§ GOAL OF THE EXERCISE: Return the whole listing exactly as it stands.

+ + + +

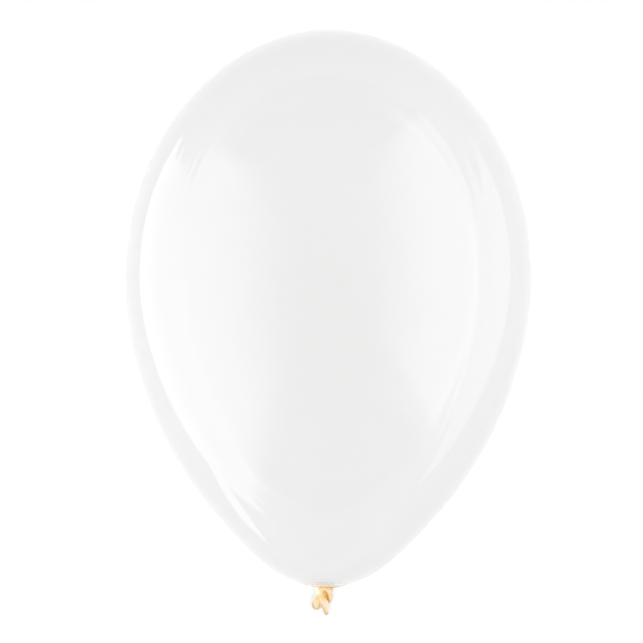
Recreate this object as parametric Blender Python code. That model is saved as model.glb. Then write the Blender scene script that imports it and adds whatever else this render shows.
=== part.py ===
"""Clear latex party balloon, blown up, tied in a knot and lying on its side.

The balloon is one piece of latex, so it is one solid: a turned body that runs into a gathered neck,
the knot's loop, and the two lobes of the mouth that stick out of the knot. It is sealed, so it has no
cavity here. Everything is modelled upright in the balloon's own frame (X across, +Y towards the
crown, +Z towards the viewer) and then laid down on the small flat spot that keeps it from rolling.
"""

import math

import bmesh
import bpy
from mathutils import Matrix, Vector

# Body sizes, in metres
BODY_WIDTH = 0.300
BODY_LENGTH = 0.413  # from the crown to where the skin gathers into the neck
NECK_MOUTH_RADIUS = 0.0096  # of the body where it gathers into the neck
REST_SPOT_WIDTH = 0.044  # across the flat spot that it lies on

# Form of the body's outline, as shares of its length or radius and as angles from its axis
WIDEST_AT = 0.449
CROWN_FULLNESS = 0.475
UPPER_FULLNESS = 0.623
LOWER_FULLNESS = 0.334
SHOULDER_AT = 0.870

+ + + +

§ EXPECTED ANSWER:
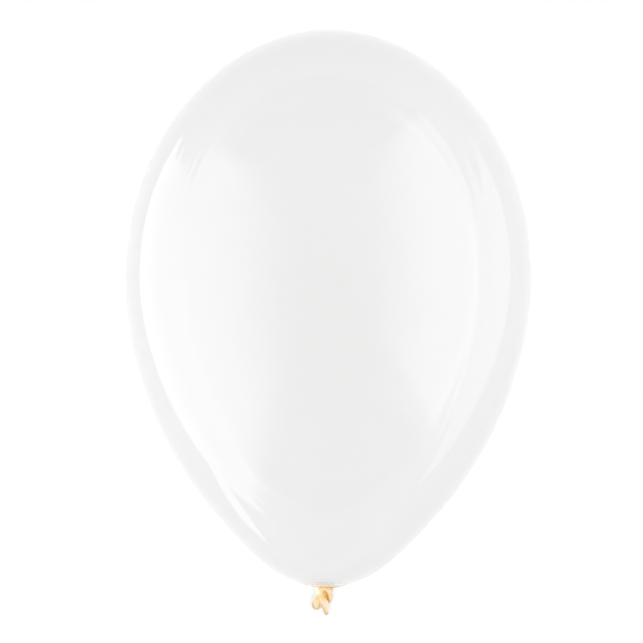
Recreate this object as parametric Blender Python code. That model is saved as model.glb. Then write the Blender scene script that imports it and adds whatever else this render shows.
=== part.py ===
"""Clear latex party balloon, blown up, tied in a knot and lying on its side.

The balloon is one piece of latex, so it is one solid: a turned body that runs into a gathered neck,
the knot's loop, and the two lobes of the mouth that stick out of the knot. It is sealed, so it has no
cavity here. Everything is modelled upright in the balloon's own frame (X across, +Y towards the
crown, +Z towards the viewer) and then laid down on the small flat spot that keeps it from rolling.
"""

import math

import bmesh
import bpy
from mathutils import Matrix, Vector

# Body sizes, in metres
BODY_WIDTH = 0.300
BODY_LENGTH = 0.413  # from the crown to where the skin gathers into the neck
NECK_MOUTH_RADIUS = 0.0096  # of the body where it gathers into the neck
REST_SPOT_WIDTH = 0.044  # across the flat spot that it lies on

# Form of the body's outline, as shares of its length or radius and as angles from its axis
WIDEST_AT = 0.449
CROWN_FULLNESS = 0.475
UPPER_FULLNESS = 0.623
LOWER_FULLNESS = 0.334
SHOULDER_AT = 0.870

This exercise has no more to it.